THE DIGITAL REPOSITORY FOR THE BLACK EXPERIENCE
James Edward Guilford, Jr. was a master barber, hair stylist and entrepreneur, who started cutting hair at the age of twelve. He was a living legend in the lower Roxbury neighborhood in Boston, Massachusetts where he maintained an art studio, continuing his love for painting. He also played golf.

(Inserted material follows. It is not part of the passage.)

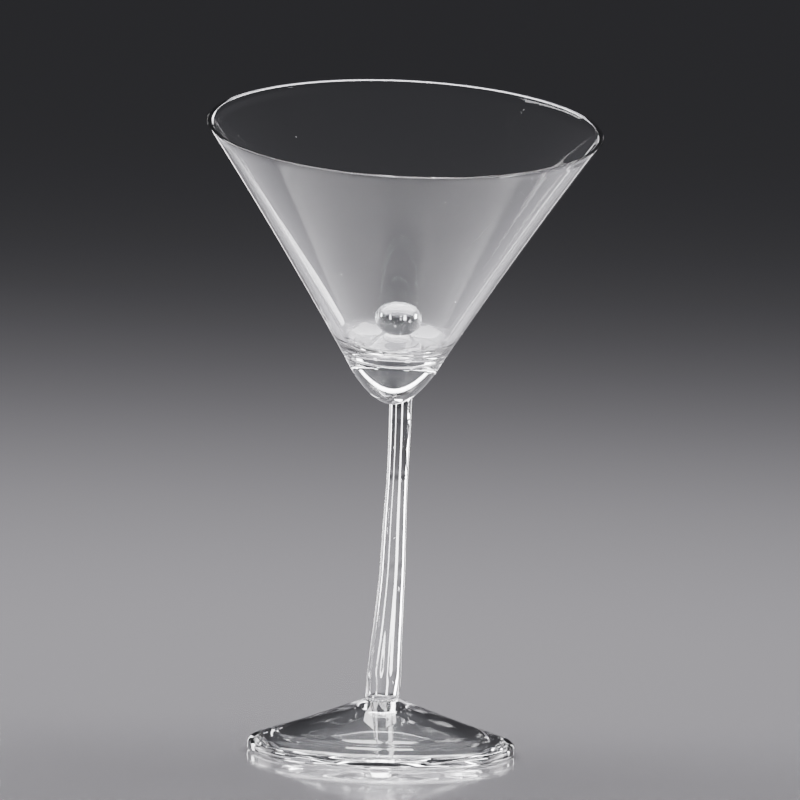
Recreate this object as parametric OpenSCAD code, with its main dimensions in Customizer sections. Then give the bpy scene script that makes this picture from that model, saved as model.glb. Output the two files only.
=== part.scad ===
// A martini glass on a crooked, hand-drawn stem, all of it hot-joined clear glass.
// The origin is the centre of the foot's resting plane, +Z is up, and the bowl leans towards -Y.

/* [Foot] */
// Diameter of the foot
foot_d = 74.2; // [70:0.2:78]
// Height at which the stem stands on the foot
foot_h = 15.2; // [14.4:0.2:16]
// Height of the upper corner of the outer edge
edge_h = 3.9; // [3.4:0.1:4.4]
// How far the conical top dips below a straight cone
foot_sag = 0.35; // [0:0.05:0.6]
// Outer diameter of the hollow under the foot
hollow_d = 65; // [60:0.5:66]
// Height of the hollow under the foot
hollow_h = 8.6; // [7:0.2:9]
// Diameter of the flat at the top of the hollow
hollow_flat_d = 11.6; // [10:0.2:13]

/* [Stem] */
// Diameter of the stem where it stands on the foot
stem_foot_d = 9.5; // [9:0.1:10]
// Diameter of the stem at its slimmest, near the top
stem_top_d = 6.4; // [6:0.1:7]
// How strongly the stem wanders from side to side, where 1 is the normal bend
stem_bend = 1; // [0.6:0.1:1.1]

/* [Boss] */
// Diameter of the solid boss where the bowl sits on it
boss_d = 28.4; // [27:0.2:30]
// Height of the boss
boss_h = 14; // [13:0.5:15]
// Roundness of the boss, where 0.5 is a paraboloid
boss_power = 0.52; // [0.48:0.01:0.54]

/* [Bowl] */
// Outer diameter of the rim
rim_d = 109.4; // [104:0.2:116]
// Height of the bowl from the boss to the rim
bowl_h = 65; // [60:0.5:70]
// Wall thickness at the rim
rim_wall = 1; // [0.8:0.1:1.5]
// Wall thickness at the floor
floor_wall = 2.1; // [1.8:0.1:2.6]
// How far the wall dips inside a straight cone, which gives a slight flare
wall_sag = 0.6; // [0:0.1:1]
// Thickness of the floor in its lowest ring
floor_t = 3; // [2.5:0.1:4]
// Rise of the floor towards its middle
floor_rise = 3.5; // [2:0.1:4]
// Lean of the bowl towards the front
lean_front = 10.6; // [9:0.1:11]
// Lean of the bowl towards the right
lean_side = 1.2; // [0:0.1:2]

/* [Bead] */
// Width of the bead on the floor of the bowl
bead_d = 13.2; // [11:0.1:14]
// Height of the bead
bead_h = 8.8; // [7.5:0.1:9.5]
// Width of the patch by which the bead is fused to the floor
bead_foot_d = 4.4; // [3:0.1:5]
// How far the bead sits to the right of the middle of the floor
bead_off = 0.7; // [0:0.1:1]

/* [Hidden] */
$fn = 96;
glass = [0.86, 0.89, 0.92, 0.35];
bead_glass = [0.8, 0.86, 0.92, 0.5];

// The outer edge of the foot: two roundings, one above the other.
edge_top_r = 2.2;
edge_low_r = 1.1;
edge_steps = 6;
cone_steps = 12;

// The bottom of the boss, in the same frame as the foot.
boss_at = [0.5, 6, 96.7];
boss_steps = 14;

// The route of the stem: x and y of its middle at each height, from the foot to inside the boss.
route = [
    [0, 0, 15.2],
    [0.3, 0.8, 21],
    [0.6, 1.8, 28],
    [1.3, 4.1, 39.5],
    [1.9, 6.3, 51],
    [2.2, 7.4, 64],
    [2.6, 8.4, 76],
    [2.9, 10.6, 88],
    [3.0, 11.7, 97],
    [3.2, 11.6, 105],
    [3.0, 11.2, 110]
];
// How the stem thins along that route: 1 is its width on the foot, 0 its width near the top.
route_thin = [1, 0.94, 0.74, 0.46, 0.24, 0.1, 0, 0.02, 0.04, 0.04, 0.04];
stem_steps = 3;
stem_sides = 32;

// The round parts of the bowl's inside.
corner_r = 8;
corner_steps = 7;
rise_steps = 8;
wall_steps = 10;
lip_steps = 4;
bead_steps = 12;

// The slopes of the foot's conical top and of the bowl's wall.
cone_slope = atan((foot_h - edge_h) / (foot_d - stem_foot_d) * 2);
wall_angle = atan((rim_d - boss_d) / 2 / bowl_h);

// A smooth curve through b and c, with a and d as its neighbours.
function smooth(a, b, c, d, t) =
    0.5 * (2 * b + (c - a) * t + (2 * a - 5 * b + 4 * c - d) * t * t + (3 * b - a - 3 * c + d) * t * t * t);

function clamp(i, last) = min(max(i, 0), last);

function along(list, i, t) =
    smooth(
        list[clamp(i - 1, len(list) - 1)],
        list[clamp(i, len(list) - 1)],
        list[clamp(i + 1, len(list) - 1)],
        list[clamp(i + 2, len(list) - 1)],
        t
    );

// A straight stem would run from the foot to the bottom of the boss. The bend is what it adds to that line.
function straight(z) = boss_at * (z - route[0][2]) / (boss_at[2] - route[0][2]);
function bent(p) =
    let (s = straight(p[2]))
    [s[0] + (p[0] - s[0]) * stem_bend, s[1] + (p[1] - s[1]) * stem_bend, p[2] + foot_h - route[0][2]];

// The middles and the radii of the stem's rings.
stem_rings = (len(route) - 1) * stem_steps + 1;
function on_route(list, k) = along(list, floor(k / stem_steps), (k % stem_steps) / stem_steps);
stem_mid = [for (k = [0 : stem_rings - 1]) bent(on_route(route, k))];
stem_r = [
    for (k = [0 : stem_rings - 1])
        (stem_top_d + (stem_foot_d - stem_top_d) * on_route(route_thin, k)) / 2
];

module foot() {
    edge_x = foot_d / 2;
    cone_end = edge_x - edge_top_r * (1 - sin(cone_slope));
    color(glass)
    rotate_extrude()
    polygon(concat(
        [[0, hollow_h], [hollow_flat_d / 2, hollow_h], [hollow_d / 2, 0]],
        [
            for (k = [0 : edge_steps])
                let (q = 90 * k / edge_steps)
                [edge_x - edge_low_r * (1 - sin(q)), edge_low_r * (1 - cos(q))]
        ],
        [
            for (k = [0 : edge_steps])
                let (q = (90 - cone_slope) * k / edge_steps)
                [edge_x - edge_top_r * (1 - cos(q)), edge_h + edge_top_r * (sin(q) - cos(cone_slope))]
        ],
        [
            for (k = [1 : cone_steps])
                let (u = 1 - k / cone_steps)
                [
                    stem_foot_d / 2 + (cone_end - stem_foot_d / 2) * u,
                    foot_h - (foot_h - edge_h) * u - 4 * foot_sag * u * (1 - u)
                ]
        ],
        [[0, foot_h]]
    ));
}

module stem_rod() {
    points = [
        for (i = [0 : stem_rings - 1])
            for (k = [0 : stem_sides - 1])
                let (q = 360 * k / stem_sides)
                stem_mid[i] + stem_r[i] * [cos(q), sin(q), 0]
    ];
    sides = [
        for (i = [0 : stem_rings - 2])
            for (k = [0 : stem_sides - 1])
                let (a = i * stem_sides, n = (k + 1) % stem_sides)
                [a + k, a + stem_sides + k, a + stem_sides + n, a + n]
    ];
    bottom = [for (k = [0 : stem_sides - 1]) k];
    top = [for (k = [stem_sides - 1 : -1 : 0]) (stem_rings - 1) * stem_sides + k];
    polyhedron(points, concat(sides, [bottom, top]));
}

module stem() {
    color(glass)
    difference() {
        stem_rod();
        leaning() boss_solid(room = 4);
    }
}

// Everything above the stem leans together.
module leaning() {
    translate(boss_at)
    rotate([lean_front, lean_side, 0])
    children();
}

// With room above it, it cuts the whole end of the stem, even where the boss is low.
module boss_solid(room = 0) {
    rotate_extrude()
    polygon(concat(
        [[0, 0]],
        [
            for (k = [1 : boss_steps])
                let (t = pow(k / boss_steps, 2))
                [boss_d / 2 * pow(t, boss_power), boss_h * t]
        ],
        room > 0 ? [[boss_d / 2, boss_h + room]] : [],
        [[0, boss_h + room]]
    ));
}

module boss() {
    color(glass)
    leaning()
    boss_solid();
}

// The wall of the bowl: how far out it stands at u, from 0 at the boss to 1 at the rim.
function wall_out(u) = boss_d / 2 + (rim_d - boss_d) / 2 * u - 4 * wall_sag * u * (1 - u);
function wall_in(u) = wall_out(u) - (floor_wall + (rim_wall - floor_wall) * u) / cos(wall_angle);

// The rounded corner between the floor and the wall.
corner_top = floor_t + corner_r * (1 - sin(wall_angle));
corner_x = wall_in(corner_top / bowl_h) - corner_r * cos(wall_angle);

// The lip: a tight outer corner, and a wider inner one that the fire has softened.
lip_out_r = 0.22;
lip_in_h = 0.35;
lip_u = 1 - lip_out_r / bowl_h;
lip_x = wall_out(lip_u) - lip_out_r;
lip_low = bowl_h - lip_in_h;
lip_in_x = wall_in(lip_low / bowl_h);

module bowl() {
    color(glass)
    leaning()
    translate([0, 0, boss_h])
    rotate_extrude()
    polygon(concat(
        [[0, 0]],
        [for (k = [0 : wall_steps]) [wall_out(lip_u * k / wall_steps), bowl_h * lip_u * k / wall_steps]],
        [
            for (k = [1 : lip_steps])
                let (q = 90 * k / lip_steps)
                [lip_x + lip_out_r * cos(q), bowl_h - lip_out_r * (1 - sin(q))]
        ],
        [
            for (k = [1 : 2 * lip_steps - 1])
                let (q = 45 * k / lip_steps)
                [lip_x - (lip_x - lip_in_x) * sin(q), lip_low + lip_in_h * cos(q)]
        ],
        [
            for (k = [wall_steps : -1 : 0])
                let (h = corner_top + (lip_low - corner_top) * k / wall_steps)
                [wall_in(h / bowl_h), h]
        ],
        [
            for (k = [1 : corner_steps])
                let (q = -wall_angle - (90 - wall_angle) * k / corner_steps)
                [corner_x + corner_r * cos(q), floor_t + corner_r * (1 + sin(q))]
        ],
        [
            for (k = [1 : rise_steps])
                [
                    corner_x - (corner_x - bead_foot_d / 2 - bead_off) * k / rise_steps,
                    floor_t + floor_rise * (1 - cos(180 * k / rise_steps)) / 2
                ]
        ],
        [[0, floor_t + floor_rise]]
    ));
}

module floor_bead() {
    start = asin(bead_foot_d / bead_d);
    mid = bead_h / (1 + cos(start));
    color(bead_glass)
    leaning()
    translate([bead_off, 0, boss_h + floor_t + floor_rise])
    rotate_extrude()
    polygon(concat(
        [[0, 0]],
        [
            for (k = [0 : bead_steps - 1])
                let (q = start + (180 - start) * k / bead_steps)
                [bead_d / 2 * sin(q), mid * (cos(start) - cos(q))]
        ],
        [[0, bead_h]]
    ));
}

foot();
stem();
boss();
bowl();
floor_bead();
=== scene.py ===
"""A clear martini glass on a crooked, hand-drawn stem, in a plain pale studio."""

import math

import bmesh
import bpy
import numpy as np
from mathutils import Matrix, Vector


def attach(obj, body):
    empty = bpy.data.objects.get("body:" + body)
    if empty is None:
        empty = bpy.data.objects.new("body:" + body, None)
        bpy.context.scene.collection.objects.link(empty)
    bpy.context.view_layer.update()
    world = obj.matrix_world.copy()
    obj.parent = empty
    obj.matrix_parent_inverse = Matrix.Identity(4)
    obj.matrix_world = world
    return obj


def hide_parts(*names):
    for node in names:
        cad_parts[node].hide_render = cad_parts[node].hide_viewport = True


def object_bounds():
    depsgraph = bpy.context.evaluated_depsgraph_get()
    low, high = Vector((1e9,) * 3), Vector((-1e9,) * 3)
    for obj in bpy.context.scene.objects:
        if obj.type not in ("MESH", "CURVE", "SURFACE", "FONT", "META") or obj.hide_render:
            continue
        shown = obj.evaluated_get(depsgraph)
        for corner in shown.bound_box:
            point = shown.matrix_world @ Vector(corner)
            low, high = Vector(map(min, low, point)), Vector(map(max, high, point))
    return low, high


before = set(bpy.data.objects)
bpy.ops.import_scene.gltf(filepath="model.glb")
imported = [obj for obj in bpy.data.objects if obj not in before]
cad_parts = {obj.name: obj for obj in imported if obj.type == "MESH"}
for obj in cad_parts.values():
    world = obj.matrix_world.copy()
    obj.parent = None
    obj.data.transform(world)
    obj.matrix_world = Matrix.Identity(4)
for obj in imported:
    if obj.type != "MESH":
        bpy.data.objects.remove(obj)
cad_low, cad_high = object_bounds()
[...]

Guilford was born at home in Boston, Massachusetts on October 7, 1911. His mother, Nancy (Haskins) Guilford migrated from Lynchburg, Virginia and his father, James, from Petersburg, Virginia around 1910. He attended Boston public schools and completed his studies at the prestigious Boston Latin School in 1928. He was the only African American on the thirty-two-member track team at the Latin School in 1926. Later, he studied at Northeastern University School of Law, Wilfred’s Academy of Beauty Culture, and the Lee Institute of Real Estate. Throughout his teenage years, Guilford worked in barbershops after school and during the summers. He was the youngest of three siblings and his earnings as a junior barber helped his family through the Depression. He opened and managed his own shop - Dunbar Barbers from 1934 to 1942.

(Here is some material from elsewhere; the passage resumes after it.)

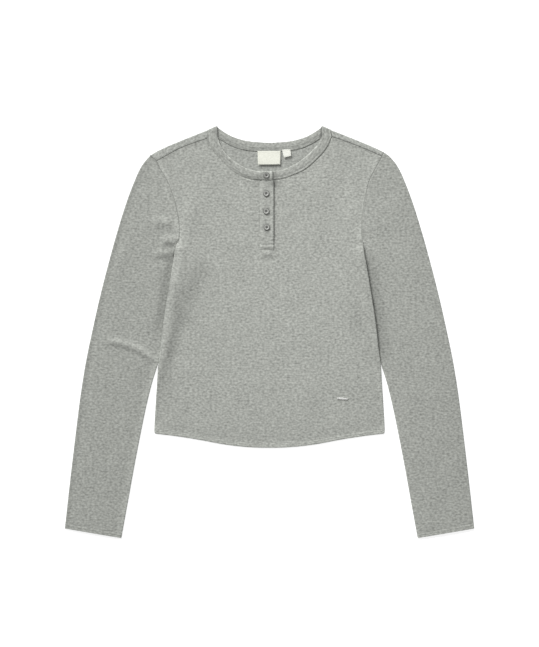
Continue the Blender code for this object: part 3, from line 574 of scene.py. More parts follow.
def front_middle(xy, fine=True):
    """Height of the middle of the front's wall."""
    gap = line_distance(xy, OUTER_EDGE, closed=True)[0]
    z = front_rim(xy[:, 1]) + BODY_PUFF * (1 - bell(gap, PUFF_REACH)) + lift_over_sleeve(xy)
    z += fold_relief("front", xy) * ramp(gap, 0, 20)
    if fine:
        z += (crease_relief("front", xy) + undulation(11, xy, 0.45)) * ramp(gap, 1, 11)
    return z


def back_middle(xy):
    gap = line_distance(xy, OUTER_EDGE, closed=True)[0]
    creases = crease_relief("back", xy) * ramp(gap, 8, 22) * ramp(xy[:, 1], 250, 220)
    return LOWER + lift_over_sleeve(xy) + creases


# ---------------------------------------------------------------- meshes
def add_to_scene(name, data):
    obj = bpy.data.objects.new(name, data)
    bpy.context.scene.collection.objects.link(obj)
    return obj


def volume(points, faces):
    """Volume inside a closed mesh, below 0 where its faces look inwards."""
    by_size = {}
    for face in faces:
        by_size.setdefault(len(face), []).append(face)
    total = 0.0
    for group in map(np.array, by_size.values()):
        for k in range(1, group.shape[1] - 1):
            a, b, c = (points[group[:, i]] for i in (0, k, k + 1))
            total += float(np.einsum("ij,ij->", a, np.cross(b, c)))
    return total / 6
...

As a barber from 1923 until 1979, with three years in the military fighting in the Pacific during World War II and as the proprietor after the war of Jimmy Guilford’s Men’s Hairstyling Salon on Tremont Street, Guilford catered to all classes and especially to Boston’s black elite. His customers included Sarah Vaughan, Count Basie, Louis Armstrong, Nat King Cole, Duke Ellington, Jackie Robinson, Oscar Peterson, Sugar Ray Robinson and Jack Johnson.
From 1962 to 1963, Guilford was the President of the Associated Master Barbers of Massachusetts, which included white and black barbers. He was the first African American elected to this position.

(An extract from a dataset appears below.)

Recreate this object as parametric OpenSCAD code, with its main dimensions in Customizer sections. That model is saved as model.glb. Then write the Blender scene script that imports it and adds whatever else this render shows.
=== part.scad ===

As a professional artist, Guilford also received recognition. He exhibited widely and was a founding member and a president of the Boston Afro-American Artists, Inc. He was a member of the Piano Craft Guild Artists’ Association, where he maintained a studio. Many of his drawings, oils and watercolors are in private collections. His oil painting of Martin Luther King, Jr. hangs in the Martin Luther King, Jr. Library in Cambridge, Massachusetts. Guilford was among the leading 20th century black artists in Boston whose creative works have educated and contributed to the arts culture of the city.
Guilford was the father of three - Marcia Davenport, Jeanne Eason and James Guilford, III.
Guilford passed away on December 16, 2015.